# Looking for How to make a Quilt rack Article



## DavePowers (Jun 8, 2006)

In the last month 2 magazines had articles on how to make a quilt rack. I can only find woodcrafts article now. Anyone know what the other was?

Thanks 
Dave


----------



## bobj3 (Jan 17, 2006)

Hi Dave

Not to sure but this maybe the one you are talking about..."quilt racks"

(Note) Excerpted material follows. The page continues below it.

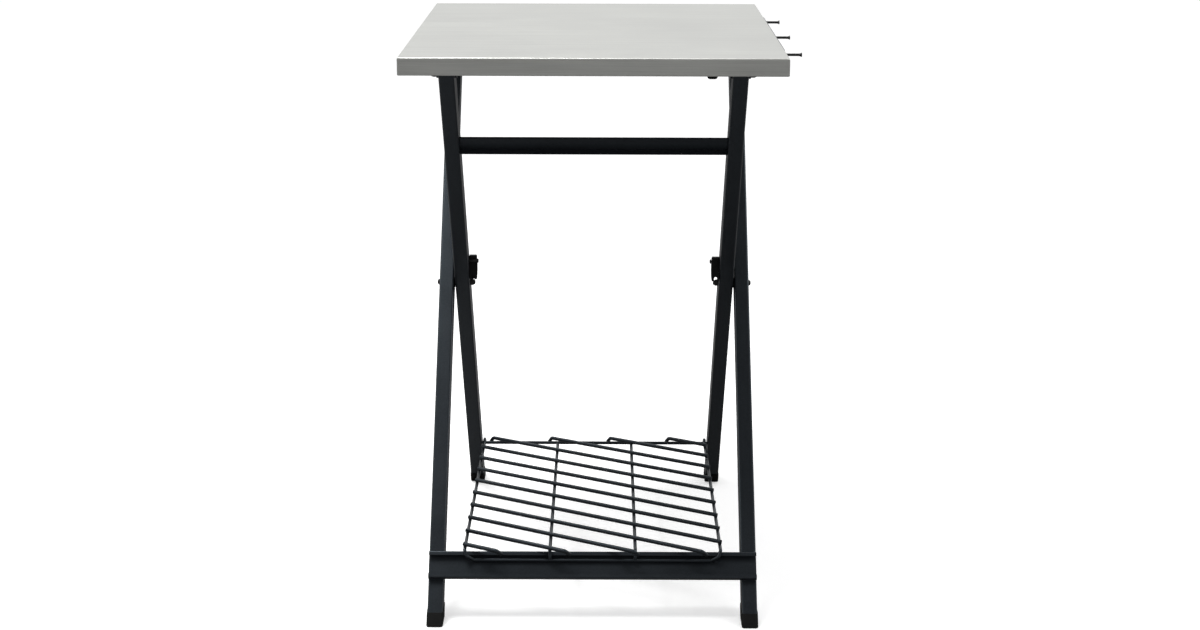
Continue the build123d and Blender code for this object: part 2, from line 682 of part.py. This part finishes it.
SLAT_FIRST = 369.5        # where the rearmost slat's line crosses x = 0
SLAT_END = RACK_X + 2.0
SLAT_REAR_Y = REAR_ROD_Y + 5.0
SLAT_FRONT_Y = LIP_Y - 26.0
SLAT_BEND = 4.2
SLAT_REAR_HOOK = (-5.0, 3.0, -7.5)
SLAT_FRONT_HOOK = (8.0, 6.0, -8.0)


def shifted(point, offset):
    """A point moved by an offset."""
    return tuple(a + b for a, b in zip(point, offset))


def slat(index):
    """Slanted slat; one that reaches the front or rear edge ends in a short hook."""
    crossing = SLAT_FIRST - SLAT_PITCH * index
    left_y = crossing - SLAT_SLOPE * SLAT_END
    right_y = crossing + SLAT_SLOPE * SLAT_END
    points = []
    radii = []
    if left_y > SLAT_REAR_Y:
        x = (SLAT_REAR_Y - crossing) / SLAT_SLOPE
        z = SLAT_Z - fall(SLAT_REAR_Y)
        points.append(shifted((x, SLAT_REAR_Y, z), SLAT_REAR_HOOK))
        points.append((x, SLAT_REAR_Y, z))
        radii.append(SLAT_BEND)
    else:
        points.append((-SLAT_END, left_y, SLAT_Z - fall(left_y)))
    if right_y < SLAT_FRONT_Y:
        x = (SLAT_FRONT_Y - crossing) / SLAT_SLOPE
        z = SLAT_Z - fall(SLAT_FRONT_Y)
        points.append((x, SLAT_FRONT_Y, z))
        points.append(shifted((x, SLAT_FRONT_Y, z), SLAT_FRONT_HOOK))
        radii.append(SLAT_BEND)
    else:
        points.append((SLAT_END, right_y, SLAT_Z - fall(right_y)))
    if radii:
        return wire(points, radii, SLAT_R)
    path = Line(points[0], points[1])
    return sweep(Plane(path @ 0, z_dir=path % 0) * Circle(SLAT_R), path=path)


for side_name, side in SIDES:
    keep(f"rack_side_wire_{side_name}", side_wire(side))
    keep(f"rack_long_wire_{side_name}", long_wire(side))
ROD_END = RACK_X - RACK_WIDTH_BEND
keep("rack_front_rod", bar_x(-ROD_END, ROD_END, AXLE_Y, AXLE_Z, RACK_WIRE_R))
for number in range(SLAT_COUNT):
    keep(f"rack_slat_{number + 1:02d}", slat(number))

# ---- output -----------------------------------------------------------------------------
os.makedirs("parts", exist_ok=True)
for name, shape in NODES.items():
    export_step(shape, f"parts/{name}.step")

print("nodes", len(NODES))
print("hinge line", round(HINGE_Y, 3), round(HINGE_Z, 3))
print("rack axle", round(AXLE_Y, 3), round(AXLE_Z, 3))
print("clip screw", round(CLIP_Y, 3), round(CLIP_Z, 3))
print("lever pin", LEVER_X, LEVER_Y, LEVER_Z)
print("peg height", PEG_Z)
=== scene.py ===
"""Looks of the folding side table: materials, weld beads, lights, floor and camera."""
import json
import math

import bmesh
import bpy
from mathutils import Matrix, Vector


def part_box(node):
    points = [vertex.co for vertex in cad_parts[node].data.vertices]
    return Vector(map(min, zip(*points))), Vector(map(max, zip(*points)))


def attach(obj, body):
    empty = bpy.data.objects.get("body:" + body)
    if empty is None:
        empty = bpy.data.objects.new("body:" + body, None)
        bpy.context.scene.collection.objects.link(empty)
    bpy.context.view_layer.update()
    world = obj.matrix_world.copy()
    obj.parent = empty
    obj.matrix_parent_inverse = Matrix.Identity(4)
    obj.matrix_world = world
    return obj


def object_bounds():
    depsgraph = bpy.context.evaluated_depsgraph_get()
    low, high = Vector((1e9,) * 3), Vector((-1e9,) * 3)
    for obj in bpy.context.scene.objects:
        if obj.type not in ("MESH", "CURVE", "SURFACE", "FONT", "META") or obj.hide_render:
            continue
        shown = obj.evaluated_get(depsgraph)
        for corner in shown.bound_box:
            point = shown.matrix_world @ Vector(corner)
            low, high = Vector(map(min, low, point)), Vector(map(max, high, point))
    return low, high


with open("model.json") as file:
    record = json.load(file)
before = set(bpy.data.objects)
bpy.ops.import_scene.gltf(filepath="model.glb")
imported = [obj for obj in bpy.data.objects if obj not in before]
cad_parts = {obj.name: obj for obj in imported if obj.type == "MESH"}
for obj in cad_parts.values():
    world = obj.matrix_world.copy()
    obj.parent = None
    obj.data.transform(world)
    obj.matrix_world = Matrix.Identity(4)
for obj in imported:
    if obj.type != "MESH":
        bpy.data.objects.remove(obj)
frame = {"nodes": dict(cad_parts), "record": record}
cad_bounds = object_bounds()

MM = 0.001
NOISE_LOW = 0.3
NOISE_HIGH = 0.7


# ---- small helpers ----------------------------------------------------------------------
def new_object(name, mesh_maker, body, material):
    """A piece built in the CAD frame by mesh_maker, riding on one CAD body."""
    mesh = bpy.data.meshes.new(name)
    builder = bmesh.new()
    mesh_maker(builder)
    builder.to_mesh(mesh)
    builder.free()
    for polygon in mesh.polygons:
        polygon.use_smooth = True
    piece = bpy.data.objects.new(name, mesh)
    bpy.context.scene.collection.objects.link(piece)
    mesh.materials.append(material)
    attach(piece, body)
    return piece


class Nodes:
    """Short way to write a node tree."""

    def __init__(self, tree):
        self.tree = tree
        tree.nodes.clear()

    def add(self, kind, inputs=None, **settings):
        """A node with its settings, and its inputs set to values or linked to sockets."""
        node = self.tree.nodes.new(kind)
        for key, value in settings.items():
            setattr(node, key, value)
        for key, value in (inputs or {}).items():
            if isinstance(value, bpy.types.NodeSocket):
                self.tree.links.new(value, node.inputs[key])
            else:
                node.inputs[key].default_value = value
        return node


def grey(level, tint=(1.0, 1.0, 1.0)):
    """Linear colour of a tinted grey."""
    return (level * tint[0], level * tint[1], level * tint[2], 1.0)


def ramp(nodes, factor, stops):
    """Colour ramp through (position, colour) stops."""
    node = nodes.add("ShaderNodeValToRGB", {"Fac": factor})
    elements = node.color_ramp.elements
    while len(elements) < len(stops):
        elements.new(0.5)
    for element, (position, colour) in zip(elements, stops):
        element.position = position
        element.color = colour
    return node.outputs["Color"]


def noise(nodes, vector, scale, detail=3.0, roughness=0.55):
    """Noise value at a scale per metre."""
    inputs = {"Vector": vector, "Scale": scale, "Detail": detail, "Roughness": roughness}
    return nodes.add("ShaderNodeTexNoise", inputs).outputs["Fac"]


def map_range(nodes, value, start, end, low, high):
    """Map start..end of a value onto low..high."""
    inputs = {"Value": value, "From Min": start, "From Max": end, "To Min": low, "To Max": high}
    return nodes.add("ShaderNodeMapRange", inputs).outputs["Result"]


def spread(nodes, value, low, high):
    """Map the range that most of a noise value lies in onto low..high."""
    return map_range(nodes, value, NOISE_LOW, NOISE_HIGH, low, high)


def combine(nodes, operation, first, second):
    """Result of a maths operation on two value sockets."""
    node = nodes.add("ShaderNodeMath", operation=operation)
    nodes.tree.links.new(first, node.inputs[0])
    nodes.tree.links.new(second, node.inputs[1])
    return node.outputs["Value"]


def multiply(nodes, first, second, factor):
    """First colour times the second, by a factor."""
    node = nodes.add("ShaderNodeMix", {"Factor": factor}, data_type="RGBA", blend_type="MULTIPLY")
    nodes.tree.links.new(first, node.inputs[6])
    nodes.tree.links.new(second, node.inputs[7])
    return node.outputs[2]


def bump(nodes, height, distance, strength):
    """Bump normal; distance is in metres."""
    inputs = {"Height": height, "Distance": distance, "Strength": strength}
    return nodes.add("ShaderNodeBump", inputs).outputs["Normal"]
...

http://www.routerforums.com/cnc-routing/5745-great-work.html


========


DavePowers said:


> In the last month 2 magazines had articles on how to make a quilt rack. I can only find woodcrafts article now. Anyone know what the other was?
> 
> Thanks
> Dave


----------



## kp91 (Sep 10, 2004)

Wood Magazine had one about 7 years ago that I built 

http://woodstore.net/shakquilstan.html

I thought I had downloaded the plan when it was on their free download side, but I can't find it. It's pretty simple, a bunch of 3/4 inch hardwood dowels and 2 sides drilled to match. The dimensions are all included in the item description. The bottom end is a single stretcher mortised into the ends. 

My version I 'stretched' the original plan a bit, since my daughter received far too many quilts before she was born. If you want to have a long span, I'd bump up the dowel size to 1 inch.


----------